Kile admitted that there was one opponent that would have made this year’s championship even more rewarding, had that man made the entire AHDRA season. “If I whipped Jay Turner’s ass this year for the championship, over six or seven races, it would be more gratifying to me, you know? I mean, I don’t really mean that in the way that it sounds. The people that I’m racing with every week are great. Jimmy Mack and these guys really persevered through some broken shit. It’s an honor, it’s AHDRA.”
But if you want to be The Man, you’ve got to beat The Man, and over the course of his career, Jay Turner—just inducted into the North Carolina Drag Racing Hall of Fame—has been The Man.

“My goal is just to have fun and win races.

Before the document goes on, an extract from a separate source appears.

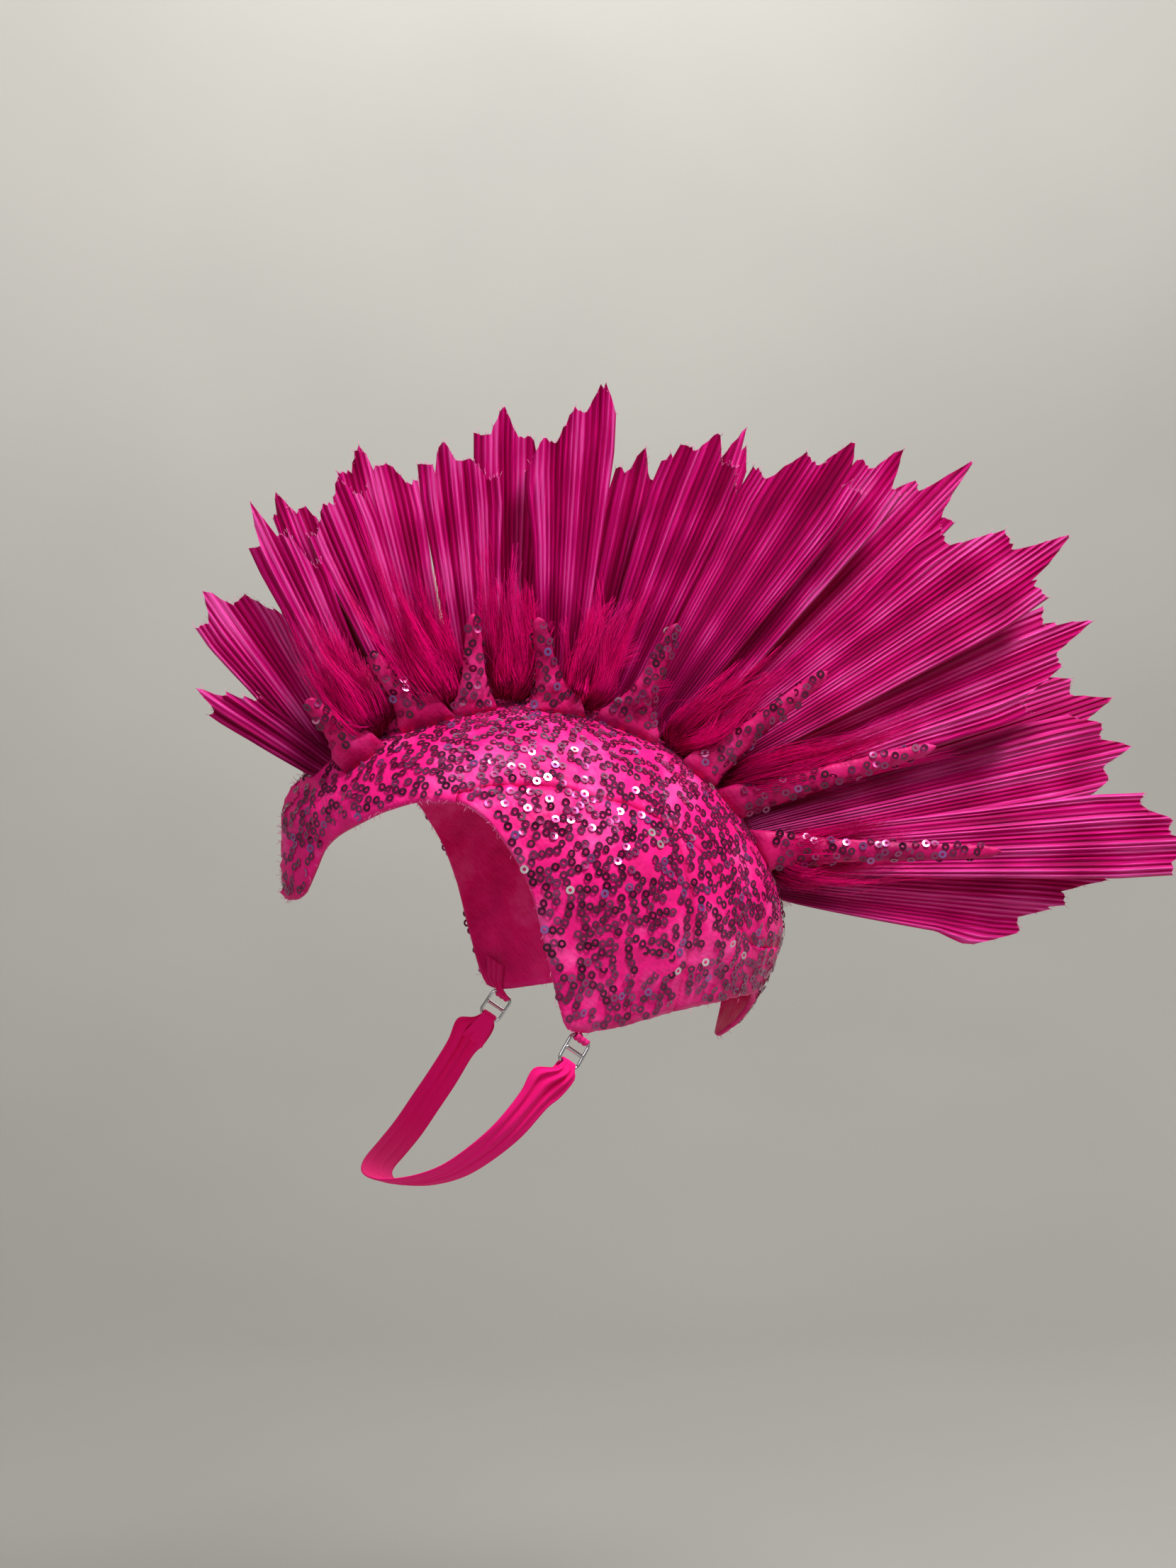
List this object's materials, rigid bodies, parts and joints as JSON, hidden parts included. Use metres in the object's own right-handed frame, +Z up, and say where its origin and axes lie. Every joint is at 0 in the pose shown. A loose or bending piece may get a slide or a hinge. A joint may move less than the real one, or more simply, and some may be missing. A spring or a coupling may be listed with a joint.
{
  "type": "sequin headpiece",
  "caption": "Close-fitting sequinned stage cap with a tall crest of pleated blades, padded cloth spikes, fluff tufts and a chin strap on wire slides.",
  "frame": {"origin": "point inside the crown that rests on the top of the wearer's head", "axes": "+Z up; the wearer faces -Y; the wearer's left is +X"},
  "size_m": [0.16, 0.4448, 0.3356],
  "materials": {
    "sequin_satin": "satin cloth with sewn cup sequins",
    "plain_satin": "folded satin",
    "pleated_satin": "heat-set pleats with cut edges",
    "marabou_fluff": "loose fine fluff",
    "slide_chrome": "bright plated wire",
    "strap_jersey": "matt stretch jersey"
  },
  "bodies": {
    "root": {"cap_crown": "sequin_satin", "cap_side_left": "sequin_satin", "cap_side_right": "sequin_satin", "cap_nape": "sequin_satin", "spike_left_1": "sequin_satin", "spike_left_2": "sequin_satin", "spike_left_3": "sequin_satin", "spike_left_4": "sequin_satin", "spike_left_5": "sequin_satin", "spike_left_6": "sequin_satin", "spike_left_7": "sequin_satin", "spike_left_8": "sequin_satin", "spike_right_1": "sequin_satin", "spike_right_2": "sequin_satin", "spike_right_3": "sequin_satin", "spike_right_4": "sequin_satin", "spike_right_5": "sequin_satin", "spike_right_6": "sequin_satin", "spike_right_7": "sequin_satin", "spike_right_8": "sequin_satin", "slide_tab_left": "plain_satin", "slide_tab_right": "plain_satin", "fan_01": "pleated_satin", "fan_02": "pleated_satin", "fan_03": "pleated_satin", "fan_04": "pleated_satin", "fan_05": "pleated_satin", "fan_06": "pleated_satin", "fan_07": "pleated_satin", "fan_08": "pleated_satin", "fan_09": "pleated_satin", "fan_10": "pleated_satin", "fan_11": "pleated_satin", "fan_12": "pleated_satin", "fan_13": "pleated_satin", "fan_14": "pleated_satin", "fan_15": "pleated_satin", "fan_16": "pleated_satin", "fan_17": "pleated_satin", "fan_18": "pleated_satin", "fan_19": "pleated_satin", "fan_20": "pleated_satin", "fan_21": "pleated_satin", "tuft_left_1": "marabou_fluff", "tuft_left_2": "marabou_fluff", "tuft_left_3": "marabou_fluff", "tuft_left_4": "marabou_fluff", "tuft_left_5": "marabou_fluff", "tuft_left_6": "marabou_fluff", "tuft_left_7": "marabou_fluff", "tuft_right_1": "marabou_fluff", "tuft_right_2": "marabou_fluff", "tuft_right_3": "marabou_fluff", "tuft_right_4": "marabou_fluff", "tuft_right_5": "marabou_fluff", "tuft_right_6": "marabou_fluff", "tuft_right_7": "marabou_fluff", "strap_slide_left": "slide_chrome", "strap_slide_right": "slide_chrome", "chin_strap": "strap_jersey"}
  },
  "joints": []
}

Winning the championship is a little cherry on top,” continued Kile.
“You know, I’m in it more for the fun and helping keep the sport alive,” “I got a new guy, Cameron Gunter—who bought Rich Vreeland’s bike—I’m gonna try to help out and see if he can ride.
“And I got Mary and her deal.” That would be Tracy’s girlfriend Mary Dangrow—a longtime sportsman racer that’s made the leap to nitro Pro Dragster.

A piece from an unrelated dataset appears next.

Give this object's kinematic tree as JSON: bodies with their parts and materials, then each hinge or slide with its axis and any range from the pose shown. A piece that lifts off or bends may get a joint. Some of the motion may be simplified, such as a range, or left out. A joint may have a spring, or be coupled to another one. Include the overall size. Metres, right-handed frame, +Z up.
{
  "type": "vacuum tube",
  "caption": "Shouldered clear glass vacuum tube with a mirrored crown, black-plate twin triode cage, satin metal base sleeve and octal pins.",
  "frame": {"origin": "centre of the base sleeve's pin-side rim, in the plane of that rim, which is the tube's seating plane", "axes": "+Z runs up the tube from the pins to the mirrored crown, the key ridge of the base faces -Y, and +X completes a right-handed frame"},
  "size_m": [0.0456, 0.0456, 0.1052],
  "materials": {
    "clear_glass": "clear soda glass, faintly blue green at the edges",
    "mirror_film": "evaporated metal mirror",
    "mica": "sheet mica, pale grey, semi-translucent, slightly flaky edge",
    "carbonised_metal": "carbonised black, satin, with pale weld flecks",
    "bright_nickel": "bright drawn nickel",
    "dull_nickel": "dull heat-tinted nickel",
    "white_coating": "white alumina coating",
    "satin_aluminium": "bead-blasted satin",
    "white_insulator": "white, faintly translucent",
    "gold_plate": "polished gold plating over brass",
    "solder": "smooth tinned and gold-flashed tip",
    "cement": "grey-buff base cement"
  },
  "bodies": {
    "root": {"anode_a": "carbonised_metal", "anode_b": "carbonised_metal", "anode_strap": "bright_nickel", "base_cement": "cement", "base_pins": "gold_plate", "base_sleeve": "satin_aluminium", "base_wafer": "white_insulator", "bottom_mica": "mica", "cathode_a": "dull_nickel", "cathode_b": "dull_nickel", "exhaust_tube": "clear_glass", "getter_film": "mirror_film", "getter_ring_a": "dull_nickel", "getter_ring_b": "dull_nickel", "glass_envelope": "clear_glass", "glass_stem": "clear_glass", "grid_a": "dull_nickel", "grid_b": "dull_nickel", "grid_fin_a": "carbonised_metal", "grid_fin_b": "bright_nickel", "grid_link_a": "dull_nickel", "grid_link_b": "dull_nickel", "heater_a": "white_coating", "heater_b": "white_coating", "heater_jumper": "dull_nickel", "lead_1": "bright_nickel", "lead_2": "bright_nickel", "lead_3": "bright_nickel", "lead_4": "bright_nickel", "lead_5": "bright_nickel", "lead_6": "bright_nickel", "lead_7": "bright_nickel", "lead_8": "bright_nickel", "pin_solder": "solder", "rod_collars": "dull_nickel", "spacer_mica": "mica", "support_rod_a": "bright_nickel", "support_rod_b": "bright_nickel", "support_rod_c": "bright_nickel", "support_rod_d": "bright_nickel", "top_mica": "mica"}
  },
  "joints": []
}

“Next year, if things work out, I will run both sanctions and win both championships. That’s the plan.
“I gotta thank everybody at the Fairview Tavern, my crew and the Bad Apple Nation. They’ve been running around the country for a year or so. We’ve got a big worldwide following, really. Bill and Chrissie Rowe for getting AHDRA going again. Mary, Billy, Frank Capone, Jimmy Mack, Stacey, all our crew, Jim Garrahan.
“The greatest people I know in life are racers. Drag racing is like a big family, man. That’s what I cherish the most. Drag racing is a draw, but it’s all the other stuff that makes it great, you know what I mean? It’s the fire pit at night, the traveling around with good people. I always said it was a common bond because I can look around at any race I went to and pretty much know that everybody was exactly the same as I was. They worked and they worked more and they worked some more and then they went racing.
“Drag race has been the only constant in pretty much my whole life. Racing is the love of my life—don’t tell Mary I said that!”